The port reported a record $25.4 million in annual revenue in fiscal year 2019. The figure tops the previous record from 2018 with continuous robust growth over the last six years. The port’s performance was recently recognized by Moody’s Investor Service, ranking the Port of Brownsville third among all U.S. ports for financial resiliency.
Eduardo Campirano, the port’s director and chief executive officer, said some industries have seen reductions relating to COVID while others are seeing increases. Bulk mineral, breakbulk and steel are among the products that have seen increases at the port this year.
“Maritime operations at the Port of Brownsville have continued uninterrupted during the pandemic,” Campirano said. “Preliminary numbers indicate we are on pace to set a record for tonnage in 2020.”
Volumes in tonnage saw an increase from January through August of this year, he said. A key factor to this indicator is that the Port of Brownsville moves more steel into Mexico than any other U.S. port. Just over three million short tons of steel moved from the port to Mexico in 2019.
The recent approval of the United States Mexico Canada Agreement will likely add to this activity and other commerce related to Mexico. The USMCA updated the existing NAFTA agreement and will bring improved efficiencies in moving cargo across the border, Campirano said. He pointed to recent moves in Mexico that will introduce market dynamics to the fuel market.
Those changes in Mexico are likely to bolster the Foreign Trade Zone at the port. Products tied to petroleum are essential industries at the FTZ. Nearly $9 billion worth of exports and imports moved through the port’s FTZ in 2019.
Revenue Picture Moves Projects Forward
The port’s overall financial health makes it possible to continue with its strategic plans even during the COVID-19 era.
“With operating revenue records in five of the last six years, it’s now more feasible for the port to make significant, large infrastructure investments even during trying economic times,” Campirano said.
The projects have been many at the port in recent times. Over the last five years, the port has completed the construction and rehabilitation of docks. It has also improved internal roads to improve delivery of products and cargo. There is also the expansion of outside storage. The port received two new mobile harbor cranes early this year to keep up with growing demand for on-dock lifting capacity as cargo volumes increase.
In 2021, construction will begin on deepening the Brownsville Ship Channel from 42 to 52 feet. It’s a long-sought goal that will dramatically boost the port’s capabilities.
Seeking A Big Prize
The port also continues to move forward in its pursuit of a huge goal – the LNG projects that would bring an investment of nearly $39 billion. The Federal Energy Regulatory Commission has approved proposals to make the LNG energy projects a reality at the port.

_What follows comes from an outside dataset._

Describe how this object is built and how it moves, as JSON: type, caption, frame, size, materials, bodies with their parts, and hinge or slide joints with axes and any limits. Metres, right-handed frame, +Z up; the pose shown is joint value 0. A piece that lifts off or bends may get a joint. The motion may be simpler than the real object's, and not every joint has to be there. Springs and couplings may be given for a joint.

Final investment decisions are to be made by the key applicants for the project, which would bring a liquefied natural gas facility to the port and export product to global markets from Brownsville. The facility would include three plants at the port that would produce about 38 million tons of LNG per year. It would also result in 470 tanker shipments per year for export from Brownsville.
“Just like everything else, COVID-19 has slowed these projects down a bit,” Campirano said about the LNG project. “We continue to work closely with the companies as they work to achieve their FDI (final investment decisions) goal.
“Once FIDs are announced, and the projects formally break ground, the region will be poised for new and diverse job opportunities,” he said.